A team of researchers from the China Ship Design and Research Center, headed by Luo Wei, a senior engineer with the ship design center, published a paper in the Chinese-language journal Computer Integrated Manufacturing Systems on February 27.
The researchers claimed in the paper that their AI designer took only a day to complete work that humans would need nearly a year to achieve with the most advanced computer tools.
Considering the scale and complexity of modern warships, mistakes are sure to happen during the design process, and it can take several hours to discover and rectify them. However, when the researchers put the AI designer to the test, with more than 400 challenging tasks, they found that the AI could accomplish 100 percent accuracy.
Pretty scary stuff if you work at the Pentagon.
China Could Surpass U.S.
China already boasts the world’s largest navy numerically after overtaking the US Navy between 2015 and 2020. If the recent claims by Luo’s team are anything to go by, the US military planners have much to fear.
The U.S. Navy is already concerned about China’s expanding naval fleet and its capacity to produce warships at a very high pace. U.S. Navy Secretary Carlos Del Toro told reporters in Washington last month that U.S. naval shipyards cannot match the output of Chinese ones.
“They have 13 shipyards. In some cases, their shipyard has more capacity – one shipyard has more capacity than all of our shipyards combined. That presents a real threat,” Del Toro said.
The United States considers itself the technology leader in the world, especially when it comes to high-tech weapons of war, but our biggest problem with China appears to be the size of its manufacturing. They have 400 ships currently while the U.S. has only 300. All these ship numbers are expected to go up but China’s will rise faster.
According to researchers looking back at wars between sides with numbers and the sides with better technology, the sides with the number won far more often.

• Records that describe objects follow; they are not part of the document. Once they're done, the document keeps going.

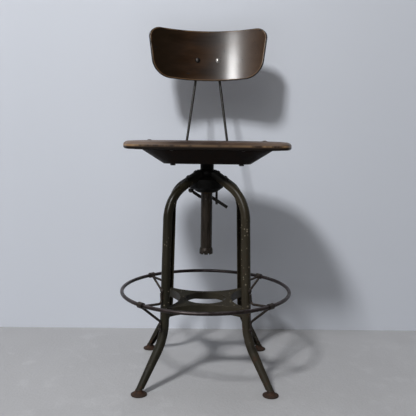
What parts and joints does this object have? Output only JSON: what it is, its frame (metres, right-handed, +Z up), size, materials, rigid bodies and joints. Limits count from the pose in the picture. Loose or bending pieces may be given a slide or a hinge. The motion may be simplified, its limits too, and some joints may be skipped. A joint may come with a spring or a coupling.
{
  "type": "drafting chair",
  "caption": "Tall drafting chair with a pressed-steel four-leg base, foot ring, latched lift tube, swivelling plywood seat on a steel pan, and a tilting bent-plywood back on two rods.",
  "frame": {"origin": "on the floor, under the axis of the lift tube", "axes": "+Z up, front of the seat towards -Y, +X to the right of a viewer who faces the front"},
  "size_m": [0.5105, 0.5106, 1.0501],
  "materials": {
    "leg_enamel": "old olive-brown enamel, chipped and speckled, half gloss",
    "bracket_steel": "worn brown enamel over steel with rust",
    "glide_iron": "rusty cast iron",
    "hub_iron": "dark greasy cast iron",
    "bronze": "dull bearing bronze",
    "ring_steel": "steel worn bare and browned by shoes, satin",
    "lever_steel": "dark worn steel",
    "spring_steel": "blued spring wire",
    "hardware": "aged steel fasteners",
    "tube_steel": "brown oxidised steel with a greasy film",
    "bright_steel": "turned steel",
    "rod_steel": "dark brown enamelled rod, worn",
    "pan_enamel": "black-brown enamel",
    "seat_wood": "worn plywood, lacquer rubbed away",
    "back_wood": "dark brown lacquered plywood, glossy, edges rubbed light"
  },
  "bodies": {
    "base": {"leg_front_left": "leg_enamel", "leg_front_right": "leg_enamel", "leg_rear_left": "leg_enamel", "leg_rear_right": "leg_enamel", "stretcher_plate": "leg_enamel", "ring_bracket_front_left": "bracket_steel", "ring_bracket_front_right": "bracket_steel", "ring_bracket_rear_left": "bracket_steel", "ring_bracket_rear_right": "bracket_steel", "foot_glide_front_left": "glide_iron", "foot_glide_front_right": "glide_iron", "foot_glide_rear_left": "glide_iron", "foot_glide_rear_right": "glide_iron", "hub_casting": "hub_iron", "hub_sleeve": "bronze", "hub_rivets": "leg_enamel", "stretcher_rivets": "leg_enamel", "foot_ring": "ring_steel", "bracket_rivets": "bracket_steel", "glide_studs": "hardware", "lever_pin": "hardware", "lever_spring": "spring_steel", "lever_keeper": "lever_steel", "keeper_screw": "hardware"},
    "lift": {"lift_tube": "tube_steel", "stop_nut": "tube_steel", "spindle": "bright_steel", "spindle_pin": "bright_steel", "thrust_washer": "bronze", "spindle_washer": "hardware", "spindle_nut": "hardware"},
    "lever": {"release_lever": "lever_steel"},
    "seat": {"seat_board": "seat_wood", "seat_pan": "pan_enamel", "seat_bolts": "hardware", "seat_nuts": "hardware", "seat_screws": "hardware", "seat_socket": "hub_iron", "socket_bush": "bronze", "socket_rivets": "pan_enamel", "rod_bolts": "hardware", "rod_nuts": "hardware", "back_rod_left": "rod_steel", "back_rod_right": "rod_steel"},
    "back": {"backrest_panel": "back_wood", "back_bracket": "pan_enamel", "back_pin": "hardware", "back_bolts": "hardware", "back_washers": "hardware", "back_nuts": "hardware"}
  },
  "joints": [
    {"name": "seat_lift", "type": "slide", "parent": "base", "child": "lift", "axis": [0, 0, 1], "range_m": [0, 0.138]},
    {"name": "seat_swivel", "type": "hinge", "parent": "lift", "child": "seat", "pos_m": [0, 0, 0.63], "axis": [0, 0, 1], "continuous": true},
    {"name": "back_tilt", "type": "hinge", "parent": "seat", "child": "back", "pos_m": [0, 0.222, 0.928], "axis": [1, 0, 0], "range_deg": [-12, 9]},
    {"name": "lever_swing", "type": "hinge", "parent": "base", "child": "lever", "pos_m": [-0.047, 0.0198, 0.551], "axis": [0, 0, 1], "range_deg": [0, 10], "stiffness_Nm_per_rad": 0.6}
  ]
}
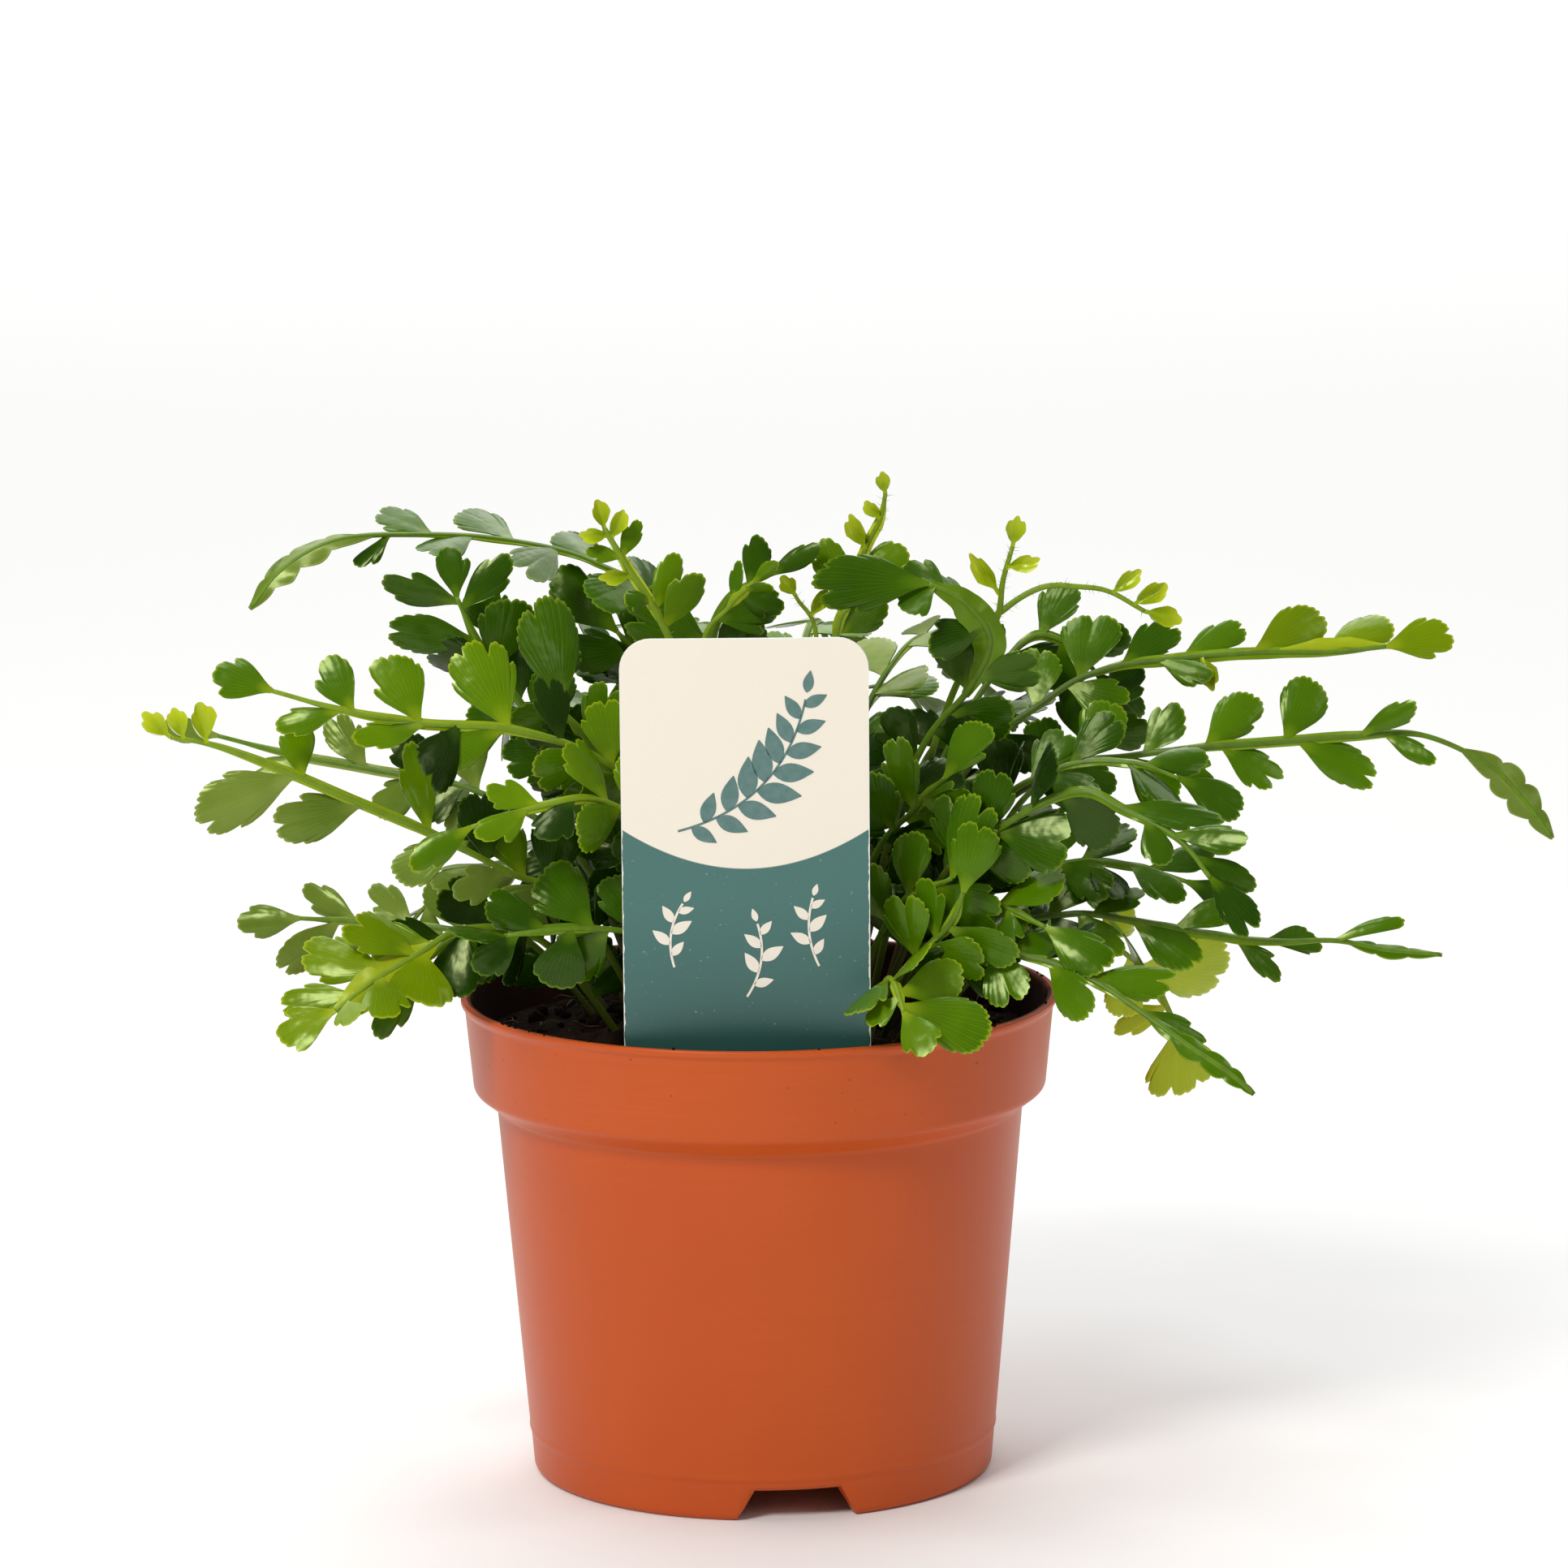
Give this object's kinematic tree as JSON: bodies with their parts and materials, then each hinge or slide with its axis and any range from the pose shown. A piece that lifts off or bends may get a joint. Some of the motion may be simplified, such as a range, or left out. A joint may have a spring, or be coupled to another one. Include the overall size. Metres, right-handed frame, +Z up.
{
  "type": "potted fern",
  "caption": "Potted fern with arching fronds of fan-shaped toothed leaflets in a round plastic nursery pot, with a plain two-colour card label in the soil.",
  "frame": {"origin": "middle of the pot's underside, on the surface it stands on", "axes": "+Z up, the label's printed face towards -Y, +X to the right as the label is read"},
  "size_m": [0.2801, 0.1929, 0.2027],
  "materials": {
    "pot_plastic": "satin",
    "label_card": "satin",
    "compost": "matte",
    "leaf_deep": "satin",
    "leaf_mid": "satin",
    "leaf_bright": "satin",
    "leaf_yellow": "satin",
    "leaf_young": "satin",
    "leaf_dull": "satin"
  },
  "bodies": {
    "root": {"crozier_arching": "leaf_young", "crozier_left": "leaf_young", "crozier_middle": "leaf_young", "crozier_tall": "leaf_young", "frond_back_01": "leaf_mid", "frond_back_02": "leaf_deep", "frond_back_03": "leaf_dull", "frond_back_04": "leaf_mid", "frond_back_05": "leaf_deep", "frond_back_06": "leaf_mid", "frond_back_07": "leaf_deep", "frond_back_08": "leaf_dull", "frond_back_09": "leaf_mid", "frond_back_10": "leaf_deep", "frond_back_11": "leaf_mid", "frond_back_12": "leaf_deep", "frond_back_13": "leaf_dull", "frond_front_clover": "leaf_bright", "frond_front_fan": "leaf_mid", "frond_front_oval": "leaf_mid", "frond_front_right": "leaf_mid", "frond_inner_cup": "leaf_mid", "frond_left_back": "leaf_dull", "frond_left_behind": "leaf_deep", "frond_left_bright": "leaf_bright", "frond_left_curled": "leaf_bright", "frond_left_dark": "leaf_deep", "frond_left_fan": "leaf_mid", "frond_left_hanging": "leaf_deep", "frond_left_inner": "leaf_deep", "frond_left_low": "leaf_dull", "frond_left_over": "leaf_mid", "frond_left_pointed": "leaf_bright", "frond_left_upright": "leaf_deep", "frond_left_yellow": "leaf_yellow", "frond_right_bowed": "leaf_deep", "frond_right_dark": "leaf_deep", "frond_right_edge": "leaf_mid", "frond_right_inner": "leaf_deep", "frond_right_long": "leaf_mid", "frond_right_low": "leaf_mid", "frond_right_middle": "leaf_deep", "frond_right_over": "leaf_mid", "frond_right_pale": "leaf_yellow", "frond_right_upper": "leaf_deep", "frond_top_leaf": "leaf_deep", "frond_top_middle": "leaf_deep", "label": "label_card", "pot": "pot_plastic", "soil": "compost", "young_top_left": "leaf_bright", "young_top_short": "leaf_bright"}
  },
  "joints": []
}
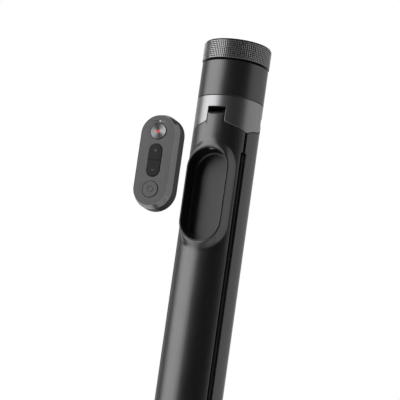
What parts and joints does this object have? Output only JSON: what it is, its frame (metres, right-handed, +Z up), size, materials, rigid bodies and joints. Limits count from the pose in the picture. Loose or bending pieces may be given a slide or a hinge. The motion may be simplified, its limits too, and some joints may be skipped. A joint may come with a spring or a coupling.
{
  "type": "selfie stick",
  "caption": "Telescoping selfie stick whose grip opens into tripod legs, with a knurled camera-screw ring and a remote that docks in one leg.",
  "frame": {"origin": "centre of the rubber seat on top, where the camera stud stands out of it", "axes": "+Z up along the stick and the camera stud; -Y is the side that leg A and its remote pocket face"},
  "size_m": [0.0368, 0.1058, 0.304],
  "materials": {
    "knurled_black": "black anodised, diamond knurled",
    "head_black": "fine bead-blasted black anodised",
    "sleeve_grey": "fine satin gunmetal anodised",
    "leg_black": "fine bead-blasted black anodised",
    "pocket_black": "satin black anodised",
    "black_plastic": "moulded glass-filled nylon",
    "natural_nylon": "natural moulded nylon",
    "rubber": "moulded rubber",
    "steel": "turned steel",
    "tube_black": "drawn tube, satin black anodised",
    "remote_face": "satin grey anodised plate",
    "remote_frame": "satin grey anodised, bright chamfer",
    "remote_case": "fine textured plastic",
    "record_metal": "spun aluminium with a red centre dot",
    "record_red": "red paint dot",
    "rocker_plastic": "satin moulded plastic",
    "board": "solder-masked board",
    "battery": "foil pouch cell",
    "lens": "clear light guide, white when lit"
  },
  "bodies": {
    "yoke": {"yoke_sleeve": "sleeve_grey", "yoke_core": "black_plastic", "hinge_pins": "steel", "hinge_washers": "natural_nylon", "pole_end_cap": "black_plastic", "tube_1": "tube_black", "bush_1": "black_plastic"},
    "stage_2": {"tube_2": "tube_black", "bush_2": "black_plastic", "slider_2": "natural_nylon"},
    "stage_3": {"tube_3": "tube_black", "bush_3": "black_plastic", "slider_3": "natural_nylon"},
    "stage_4": {"tube_4": "tube_black", "bush_4": "black_plastic", "slider_4": "natural_nylon"},
    "head": {"head_housing": "head_black", "head_core": "black_plastic", "head_screw": "steel", "tube_plug": "steel", "thrust_washer": "natural_nylon", "tube_5": "tube_black", "slider_5": "natural_nylon"},
    "ring": {"thumb_ring": "knurled_black", "top_disc": "head_black", "rubber_seat": "rubber", "camera_stud": "steel", "retaining_ring": "steel"},
    "leg_a": {"leg_a_shell": "leg_black", "leg_a_liner": "black_plastic", "leg_a_foot": "rubber", "leg_a_screws": "steel", "remote_tray": "pocket_black", "detent_spring": "steel"},
    "leg_b": {"leg_b_shell": "leg_black", "leg_b_liner": "black_plastic", "leg_b_foot": "rubber", "leg_b_screws": "steel"},
    "leg_c": {"leg_c_shell": "leg_black", "leg_c_liner": "black_plastic", "leg_c_foot": "rubber", "leg_c_screws": "steel"},
    "remote": {"remote_back": "remote_case", "remote_frame": "remote_frame", "remote_face": "remote_face", "remote_board": "board", "remote_battery": "battery", "key_switches": "steel", "rocker_axle": "steel", "light_pipe": "lens", "charge_socket": "steel", "socket_tongue": "black_plastic"},
    "record_key": {"record_button": "record_metal", "record_dot": "record_red"},
    "zoom_key": {"zoom_rocker": "rocker_plastic"},
    "menu_key": {"menu_button": "remote_face"}
  },
  "joints": [
    {"name": "stage_2_slide", "type": "slide", "parent": "yoke", "child": "stage_2", "axis": [0, 0, 1], "range_m": [0, 0.2]},
    {"name": "stage_3_slide", "type": "slide", "parent": "stage_2", "child": "stage_3", "axis": [0, 0, 1], "range_m": [0, 0.2]},
    {"name": "stage_4_slide", "type": "slide", "parent": "stage_3", "child": "stage_4", "axis": [0, 0, 1], "range_m": [0, 0.2]},
    {"name": "head_slide", "type": "slide", "parent": "stage_4", "child": "head", "axis": [0, 0, 1], "range_m": [0, 0.2]},
    {"name": "ring_spin", "type": "hinge", "parent": "head", "child": "ring", "pos_m": [0, 0, 0], "axis": [0, 0, 1], "continuous": true},
    {"name": "leg_a_hinge", "type": "hinge", "parent": "yoke", "child": "leg_a", "pos_m": [0, -0.0139, -0.04395], "axis": [-1, 0, 0], "range_deg": [0, 30]},
    {"name": "leg_b_hinge", "type": "hinge", "parent": "yoke", "child": "leg_b", "pos_m": [0.01204, 0.00695, -0.04395], "axis": [0.5, -0.866, 0], "range_deg": [0, 30]},
    {"name": "leg_c_hinge", "type": "hinge", "parent": "yoke", "child": "leg_c", "pos_m": [-0.01204, 0.00695, -0.04395], "axis": [0.5, 0.866, 0], "range_deg": [0, 30]},
    {"name": "remote_dock", "type": "slide", "parent": "leg_a", "child": "remote", "axis": [0, -1, 0], "range_m": [-0.068, 0]},
    {"name": "record_press", "type": "slide", "parent": "remote", "child": "record_key", "axis": [0, -1, 0], "range_m": [-0.0004, 0], "stiffness_N_per_m": 300, "springref_m": 0.0006},
    {"name": "menu_press", "type": "slide", "parent": "remote", "child": "menu_key", "axis": [0, -1, 0], "range_m": [-0.0004, 0], "stiffness_N_per_m": 300, "springref_m": 0.0006},
    {"name": "zoom_tilt", "type": "hinge", "parent": "remote", "child": "zoom_key", "pos_m": [0, -0.0852, -0.08655], "axis": [1, 0, 0], "range_deg": [-2.5, 2.5], "stiffness_Nm_per_rad": 0.03}
  ]
}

In a January issue of the US Naval Institute’s (USNI’s) Proceedings magazine, Tangredi looked at 28 naval wars in history, going back to the Greco-Persian Wars of 500 BC, and found that superior technology defeated more significant numbers in only three instances.
On the issue of a potential future conflict with China, Tangredi says that a naval war against China in the western Pacific in this decade would see a smaller U.S. Naval force against a gigantic PLA Navy in waters near China, inside the range of PLA’s air and rocket forces.
“U.S. leaders must ask themselves to what extent they are willing to bet on technological—without numerical—superiority in that fight,” wrote Tangredi.